# $\left\|f\right\|_{L^1(μ_1)}<∞$ $μ_2$-a.e.,$\left\|f\right\|_{L^1(μ_2)}<∞$ $μ_1$-a.e. $⇒$ $\left\|f\right\|_{L^1(μ_1\otimesμ_2)}<∞$

Let $(\Omega_i,\mathcal A_i,\mu_i)$ be a $\sigma$-finite measure space and $f:\Omega_1\times\Omega_2\to\mathbb R$ be measurable with respect to $\mathcal A_1\otimes\mathcal A_2$. Can we conclude, that if $$\left\|f(\;\cdot\;,\omega_2)\right\|_{L^1(\mu_1)}<\infty\;\;\;\text{for }\mu_2\text{-almost every }\omega_2\in\Omega_2$$ and $$\left\|f(\omega_1,\;\cdot\;)\right\|_{L^1(\mu_2)}<\infty\;\;\;\text{for }\mu_1\text{-almost every }\omega_1\in\Omega_1\;,$$ then $$\left\|f\right\|_{L^1(\mu_1\otimes\mu_2)}<\infty\;?$$

• How do you propose to compute $\|f\|_{L^1(\mu_1)}$ if e.g. $\Omega_1 = \Omega_2 = [0,1]$ and the $\mu_i$ are both the Lebesgue measure?
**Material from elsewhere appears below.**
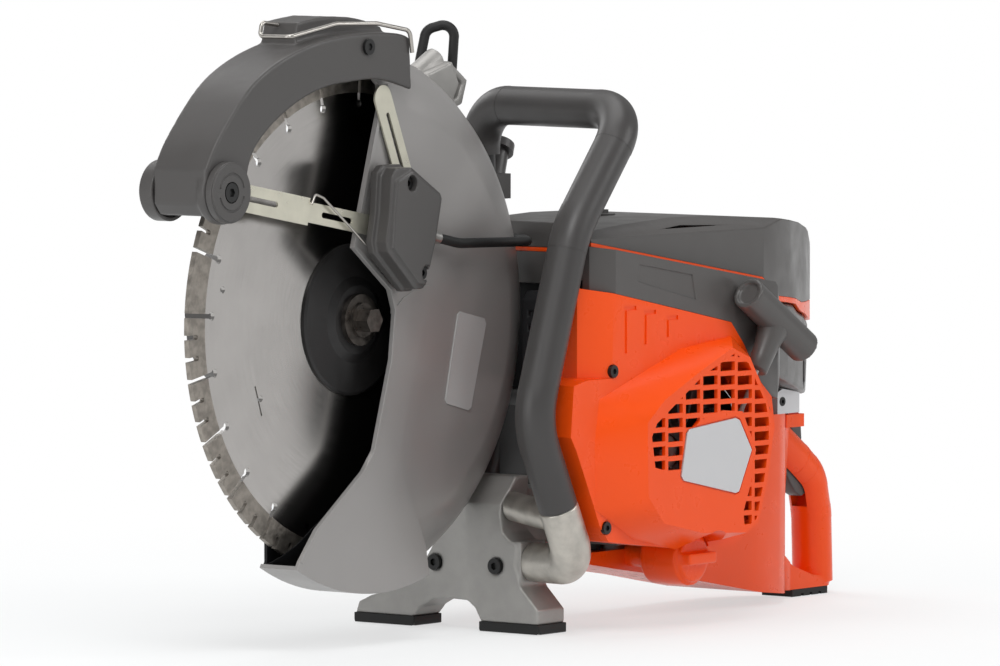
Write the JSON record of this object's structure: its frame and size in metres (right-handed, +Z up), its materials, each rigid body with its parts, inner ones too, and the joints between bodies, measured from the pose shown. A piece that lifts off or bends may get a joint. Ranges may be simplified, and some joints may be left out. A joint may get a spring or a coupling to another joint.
{
  "type": "rescue saw",
  "caption": "Hand-held engine-driven rescue saw with a segmented cutting blade, tilting guard with a retracting roller front guard, wrap-around front handle and D-shaped rear handle.",
  "frame": {"origin": "centre of the part's footprint box, on the floor under the front pads and the rear foot", "axes": "+X to the rear handle, -Y is the starter side, +Z up; the blade's axis runs along Y"},
  "size_m": [0.7424, 0.2545, 0.441],
  "materials": {
    "blade_steel": "brushed",
    "segment_matrix": "matte sintered",
    "black_steel": "satin black",
    "bolt_steel": "oiled",
    "machined_steel": "machined",
    "guard_grey": "satin grey paint",
    "liner_black": "matt black",
    "plate_silver": "satin",
    "zinc": "zinc plated",
    "dark_plastic": "fine grain",
    "rubber_black": "matt",
    "screw_black": "black oxide",
    "cast_grey": "painted casting",
    "cast_bare": "worn bare casting",
    "grip_rubber": "satin",
    "case_alloy": "cast",
    "dark_alloy": "heat black",
    "orange_plastic": "semi-gloss",
    "cover_plastic": "fine grain",
    "rope_white": "braided",
    "red_plastic": "satin",
    "blue_plastic": "satin",
    "wire_steel": "drawn wire"
  },
  "bodies": {
    "machine": {"front_stand": "cast_grey", "stand_pads": "rubber_black", "handle_elbow": "cast_bare", "handle_tube": "dark_alloy", "handle_grip": "grip_rubber", "crankcase": "case_alloy", "engine_cylinder": "dark_alloy", "muffler": "dark_alloy", "cutting_arm": "case_alloy", "spindle_bearings": "machined_steel", "belt_cover": "cover_plastic", "drive_belt": "rubber_black", "starter_housing": "orange_plastic", "starter_badge": "plate_silver", "top_cover": "cover_plastic", "cover_stripe": "orange_plastic", "side_band": "cover_plastic", "filter_housing": "cover_plastic", "fuel_tank_frame": "orange_plastic", "rubber_mounts": "rubber_black", "throttle_block": "plate_silver", "water_valve": "dark_plastic", "machine_screws": "screw_black"},
    "blade": {"blade_core": "blade_steel", "blade_segments": "segment_matrix", "outer_flange": "black_steel", "inner_flange": "black_steel", "blade_bolt": "bolt_steel", "spindle": "machined_steel", "driven_pulley": "machined_steel"},
    "guard": {"guard_shell": "guard_grey", "guard_back": "liner_black", "guard_liner": "liner_black", "guard_label_plate": "plate_silver", "guard_bracket": "cast_grey", "guard_hose": "rubber_black", "hose_ferrule": "machined_steel", "mechanism_box": "dark_plastic", "link_pins": "machined_steel"},
    "retracting_guard": {"front_guard": "dark_plastic", "front_guard_clip": "wire_steel", "front_guard_screws": "screw_black"},
    "near_roller": {"near_roller": "dark_plastic"},
    "far_roller": {"far_roller": "dark_plastic"},
    "inner_link": {"lower_inner_link": "zinc", "link_wire": "wire_steel"},
    "outer_link": {"lower_outer_link": "zinc"},
    "top_link": {"upper_link": "zinc"},
    "drum": {"clutch_drum": "machined_steel"},
    "crank": {"crankshaft": "machined_steel", "flywheel": "case_alloy"},
    "rope_pulley": {"starter_pulley": "dark_plastic"},
    "pull_grip": {"starter_rope": "rope_white", "pull_handle": "cover_plastic"},
    "knob": {"cover_knob": "dark_plastic"},
    "cap": {"fuel_cap": "orange_plastic"},
    "trigger": {"throttle_trigger": "dark_plastic"},
    "lockout": {"throttle_lockout": "dark_plastic"},
    "switch": {"stop_switch": "red_plastic"},
    "lever": {"valve_lever": "blue_plastic"}
  },
  "joints": [
    {"name": "blade_spin", "type": "hinge", "parent": "machine", "child": "blade", "pos_m": [-0.17225, 0.00925, 0.228], "axis": [0, 1, 0], "continuous": true},
    {"name": "drum_spin", "type": "hinge", "parent": "machine", "child": "drum", "pos_m": [0.08275, 0.06925, 0.124], "axis": [0, 1, 0], "continuous": true},
    {"name": "crank_spin", "type": "hinge", "parent": "machine", "child": "crank", "pos_m": [0.08275, 0.00925, 0.124], "axis": [0, 1, 0], "continuous": true},
    {"name": "guard_tilt", "type": "hinge", "parent": "machine", "child": "guard", "pos_m": [-0.17225, 0.01625, 0.228], "axis": [0, 1, 0], "range_deg": [-25, 8]},
    {"name": "front_guard_retract", "type": "hinge", "parent": "guard", "child": "retracting_guard", "pos_m": [-0.17225, 0.00425, 0.228], "axis": [0, 1, 0], "range_deg": [0, 45], "stiffness_Nm_per_rad": 0.6, "springref_deg": -68.75},
    {"name": "near_roller_spin", "type": "hinge", "parent": "retracting_guard", "child": "near_roller", "pos_m": [-0.34925, -0.02975, 0.324], "axis": [0, 1, 0], "continuous": true},
    {"name": "far_roller_spin", "type": "hinge", "parent": "retracting_guard", "child": "far_roller", "pos_m": [-0.34925, 0.02685, 0.324], "axis": [0, 1, 0], "continuous": true},
    {"name": "outer_link_swing", "type": "hinge", "parent": "retracting_guard", "child": "outer_link", "pos_m": [-0.34925, -0.01975, 0.324], "axis": [0, 1, 0], "range_deg": [0, 2.6]},
    {"name": "inner_link_swing", "type": "hinge", "parent": "guard", "child": "inner_link", "pos_m": [-0.14425, -0.01775, 0.288], "axis": [0, 1, 0], "range_deg": [0, 48]},
    {"name": "top_link_swing", "type": "hinge", "parent": "guard", "child": "top_link", "pos_m": [-0.13925, -0.01775, 0.312], "axis": [0, 1, 0], "range_deg": [0, 91]},
    {"name": "starter_pull", "type": "slide", "parent": "machine", "child": "pull_grip", "axis": [0.5538, 0, 0.8327], "range_m": [0, 0.08], "stiffness_N_per_m": 60, "springref_m": -0.05},
    {"name": "starter_pulley_spin", "type": "hinge", "parent": "machine", "child": "rope_pulley", "pos_m": [0.08275, -0.11525, 0.124], "axis": [0, 1, 0], "range_deg": [-330, 0]},
    {"name": "throttle_squeeze", "type": "hinge", "parent": "machine", "child": "trigger", "pos_m": [0.31125, -0.00575, 0.106], "axis": [0, 1, 0], "range_deg": [-12, 0], "stiffness_Nm_per_rad": 0.6, "springref_deg": 5.73},
    {"name": "lockout_press", "type": "hinge", "parent": "machine", "child": "lockout", "pos_m": [0.32905, -0.00575, 0.1108], "axis": [0, 1, 0], "range_deg": [-10, 0], "stiffness_Nm_per_rad": 0.5, "springref_deg": 5.73},
    {"name": "stop_slide", "type": "slide", "parent": "machine", "child": "switch", "axis": [1, 0, 0], "range_m": [0, 0.005]},
    {"name": "knob_turn", "type": "hinge", "parent": "machine", "child": "knob", "pos_m": [0.08975, -0.00875, 0.29], "axis": [0, 0, 1], "range_deg": [0, 90]},
    {"name": "fuel_cap_turn", "type": "hinge", "parent": "machine", "child": "cap", "pos_m": [0.07775, -0.08575, 0.05], "axis": [0, 1, 0], "range_deg": [0, 90]},
    {"name": "valve_turn", "type": "hinge", "parent": "machine", "child": "lever", "pos_m": [0.08155, 0.07585, 0.341], "axis": [0.4878, 0.2071, 0.848], "range_deg": [0, 90]}
  ],
  "couplings": [
    {"joint": "drum_spin", "follows": "blade_spin", "ratio": 1.98},
    {"joint": "inner_link_swing", "follows": "front_guard_retract", "ratio": 1.0529},
    {"joint": "outer_link_swing", "follows": "front_guard_retract", "ratio": 0.0529},
    {"joint": "top_link_swing", "follows": "front_guard_retract", "ratio": 2.01},
    {"joint": "starter_pulley_spin", "follows": "starter_pull", "rad_per_m": -71.429}
  ]
}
A general function $f \in L^1([0,1]^2)$ may not even be measurable wrt. $\mu_1$. – Hans Engler Jan 30 '16 at 14:21
• Of course there's no such thing as $||f||_{L^p(\mu_1)}$ here; you must really be talking about norms of "slices". Tonelli's theorem seems like a bound of the sort you mean to be asking about. – David C. Ullrich Jan 30 '16 at 14:27
• It's $\mu_1\times\mu_2$ btw, not $\mu_1\otimes\mu_2$. Yes, it's $\mathcal A_1\otimes\mathcal A_2$. The product $\sigma$-algebra is (analogous to) a tensor product; the product measure is not. – David C. Ullrich Jan 30 '16 at 14:29
• @DavidC.Ullrich The product measure is usually denoted by $\mu_1\otimes\mu_2$. – 0xbadf00d Jan 30 '16 at 14:50
• @DavidC.Ullrich There are other references. However, thinking about that it seems like $\mu_1\otimes\mu_2$ is often used by European authors while I've never seen this notation used by an American author. Maybe that's why you've never seen it before. – 0xbadf00d Jan 30 '16 at 15:15

## 1 Answer

The answer is no. Take $\Omega_1 = \Omega_2 = \mathbb{R}$ with the usual Lebesgue measure and set $f(x_1,x_2) = e^{-(x_1-x_2)^2}$. Then $\|f(\cdot, x_2)\|_{L^1(\Omega_1)} = \|f(x_1, \cdot)\|_{L^1(\Omega_2)} = const. < \infty$ for all $x_1, x_2$ but $f \notin L^1(\mathbb{R}^2)$.